>> Start INFORMATION PROVIDED
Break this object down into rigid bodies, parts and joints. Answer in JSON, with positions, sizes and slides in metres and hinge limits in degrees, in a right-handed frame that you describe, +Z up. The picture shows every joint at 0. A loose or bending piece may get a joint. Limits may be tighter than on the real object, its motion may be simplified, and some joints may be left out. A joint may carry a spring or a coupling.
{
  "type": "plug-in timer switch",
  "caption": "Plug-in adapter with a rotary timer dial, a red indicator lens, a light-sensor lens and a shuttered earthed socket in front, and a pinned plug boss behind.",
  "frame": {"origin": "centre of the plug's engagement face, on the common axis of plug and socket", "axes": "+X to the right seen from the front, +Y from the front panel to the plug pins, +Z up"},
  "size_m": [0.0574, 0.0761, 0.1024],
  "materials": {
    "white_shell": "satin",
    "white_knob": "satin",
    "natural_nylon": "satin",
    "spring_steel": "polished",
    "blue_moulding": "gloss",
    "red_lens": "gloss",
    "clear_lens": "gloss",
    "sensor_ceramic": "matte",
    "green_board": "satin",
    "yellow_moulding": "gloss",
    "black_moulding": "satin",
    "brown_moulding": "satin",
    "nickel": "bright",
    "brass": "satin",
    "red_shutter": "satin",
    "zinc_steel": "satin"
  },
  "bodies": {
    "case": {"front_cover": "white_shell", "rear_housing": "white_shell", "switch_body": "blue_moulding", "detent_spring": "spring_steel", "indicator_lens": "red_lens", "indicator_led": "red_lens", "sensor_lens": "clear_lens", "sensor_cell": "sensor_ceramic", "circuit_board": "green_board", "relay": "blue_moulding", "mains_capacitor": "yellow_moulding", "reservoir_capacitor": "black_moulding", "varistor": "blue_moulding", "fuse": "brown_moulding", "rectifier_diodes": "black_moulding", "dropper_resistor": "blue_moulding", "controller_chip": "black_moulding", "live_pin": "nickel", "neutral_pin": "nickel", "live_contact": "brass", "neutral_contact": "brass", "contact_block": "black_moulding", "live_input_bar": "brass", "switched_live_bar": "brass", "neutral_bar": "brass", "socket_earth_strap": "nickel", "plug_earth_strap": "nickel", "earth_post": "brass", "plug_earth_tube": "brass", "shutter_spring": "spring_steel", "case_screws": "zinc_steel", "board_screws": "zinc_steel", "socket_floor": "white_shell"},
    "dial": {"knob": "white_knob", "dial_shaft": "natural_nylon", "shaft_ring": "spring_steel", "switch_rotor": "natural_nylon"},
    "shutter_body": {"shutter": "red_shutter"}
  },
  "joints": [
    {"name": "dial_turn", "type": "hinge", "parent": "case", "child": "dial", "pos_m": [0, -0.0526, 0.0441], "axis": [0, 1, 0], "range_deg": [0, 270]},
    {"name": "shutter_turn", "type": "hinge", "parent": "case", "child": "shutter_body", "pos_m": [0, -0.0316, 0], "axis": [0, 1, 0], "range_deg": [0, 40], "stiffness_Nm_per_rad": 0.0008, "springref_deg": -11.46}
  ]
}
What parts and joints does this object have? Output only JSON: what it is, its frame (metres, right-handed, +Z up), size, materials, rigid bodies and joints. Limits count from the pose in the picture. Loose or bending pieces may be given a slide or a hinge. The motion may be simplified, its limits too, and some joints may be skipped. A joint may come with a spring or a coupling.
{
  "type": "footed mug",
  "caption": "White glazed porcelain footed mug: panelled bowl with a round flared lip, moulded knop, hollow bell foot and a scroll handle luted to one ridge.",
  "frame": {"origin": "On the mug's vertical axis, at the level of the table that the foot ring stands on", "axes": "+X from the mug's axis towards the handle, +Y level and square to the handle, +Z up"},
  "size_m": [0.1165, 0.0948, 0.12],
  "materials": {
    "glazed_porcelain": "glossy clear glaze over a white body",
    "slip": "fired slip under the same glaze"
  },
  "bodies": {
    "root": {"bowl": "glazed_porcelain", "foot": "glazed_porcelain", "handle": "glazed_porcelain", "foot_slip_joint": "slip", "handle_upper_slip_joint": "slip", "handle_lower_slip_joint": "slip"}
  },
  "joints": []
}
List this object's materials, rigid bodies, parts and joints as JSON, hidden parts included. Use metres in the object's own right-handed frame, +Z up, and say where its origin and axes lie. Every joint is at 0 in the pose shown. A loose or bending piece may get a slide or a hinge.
>> End INFORMATION PROVIDED
Copy all the records above exactly, missing none.

### SOLUTION
Break this object down into rigid bodies, parts and joints. Answer in JSON, with positions, sizes and slides in metres and hinge limits in degrees, in a right-handed frame that you describe, +Z up. The picture shows every joint at 0. A loose or bending piece may get a joint. Limits may be tighter than on the real object, its motion may be simplified, and some joints may be left out. A joint may carry a spring or a coupling.
{
  "type": "plug-in timer switch",
  "caption": "Plug-in adapter with a rotary timer dial, a red indicator lens, a light-sensor lens and a shuttered earthed socket in front, and a pinned plug boss behind.",
  "frame": {"origin": "centre of the plug's engagement face, on the common axis of plug and socket", "axes": "+X to the right seen from the front, +Y from the front panel to the plug pins, +Z up"},
  "size_m": [0.0574, 0.0761, 0.1024],
  "materials": {
    "white_shell": "satin",
    "white_knob": "satin",
    "natural_nylon": "satin",
    "spring_steel": "polished",
    "blue_moulding": "gloss",
    "red_lens": "gloss",
    "clear_lens": "gloss",
    "sensor_ceramic": "matte",
    "green_board": "satin",
    "yellow_moulding": "gloss",
    "black_moulding": "satin",
    "brown_moulding": "satin",
    "nickel": "bright",
    "brass": "satin",
    "red_shutter": "satin",
    "zinc_steel": "satin"
  },
  "bodies": {
    "case": {"front_cover": "white_shell", "rear_housing": "white_shell", "switch_body": "blue_moulding", "detent_spring": "spring_steel", "indicator_lens": "red_lens", "indicator_led": "red_lens", "sensor_lens": "clear_lens", "sensor_cell": "sensor_ceramic", "circuit_board": "green_board", "relay": "blue_moulding", "mains_capacitor": "yellow_moulding", "reservoir_capacitor": "black_moulding", "varistor": "blue_moulding", "fuse": "brown_moulding", "rectifier_diodes": "black_moulding", "dropper_resistor": "blue_moulding", "controller_chip": "black_moulding", "live_pin": "nickel", "neutral_pin": "nickel", "live_contact": "brass", "neutral_contact": "brass", "contact_block": "black_moulding", "live_input_bar": "brass", "switched_live_bar": "brass", "neutral_bar": "brass", "socket_earth_strap": "nickel", "plug_earth_strap": "nickel", "earth_post": "brass", "plug_earth_tube": "brass", "shutter_spring": "spring_steel", "case_screws": "zinc_steel", "board_screws": "zinc_steel", "socket_floor": "white_shell"},
    "dial": {"knob": "white_knob", "dial_shaft": "natural_nylon", "shaft_ring": "spring_steel", "switch_rotor": "natural_nylon"},
    "shutter_body": {"shutter": "red_shutter"}
  },
  "joints": [
    {"name": "dial_turn", "type": "hinge", "parent": "case", "child": "dial", "pos_m": [0, -0.0526, 0.0441], "axis": [0, 1, 0], "range_deg": [0, 270]},
    {"name": "shutter_turn", "type": "hinge", "parent": "case", "child": "shutter_body", "pos_m": [0, -0.0316, 0], "axis": [0, 1, 0], "range_deg": [0, 40], "stiffness_Nm_per_rad": 0.0008, "springref_deg": -11.46}
  ]
}
What parts and joints does this object have? Output only JSON: what it is, its frame (metres, right-handed, +Z up), size, materials, rigid bodies and joints. Limits count from the pose in the picture. Loose or bending pieces may be given a slide or a hinge. The motion may be simplified, its limits too, and some joints may be skipped. A joint may come with a spring or a coupling.
{
  "type": "footed mug",
  "caption": "White glazed porcelain footed mug: panelled bowl with a round flared lip, moulded knop, hollow bell foot and a scroll handle luted to one ridge.",
  "frame": {"origin": "On the mug's vertical axis, at the level of the table that the foot ring stands on", "axes": "+X from the mug's axis towards the handle, +Y level and square to the handle, +Z up"},
  "size_m": [0.1165, 0.0948, 0.12],
  "materials": {
    "glazed_porcelain": "glossy clear glaze over a white body",
    "slip": "fired slip under the same glaze"
  },
  "bodies": {
    "root": {"bowl": "glazed_porcelain", "foot": "glazed_porcelain", "handle": "glazed_porcelain", "foot_slip_joint": "slip", "handle_upper_slip_joint": "slip", "handle_lower_slip_joint": "slip"}
  },
  "joints": []
}
List this object's materials, rigid bodies, parts and joints as JSON, hidden parts included. Use metres in the object's own right-handed frame, +Z up, and say where its origin and axes lie. Every joint is at 0 in the pose shown. A loose or bending piece may get a slide or a hinge.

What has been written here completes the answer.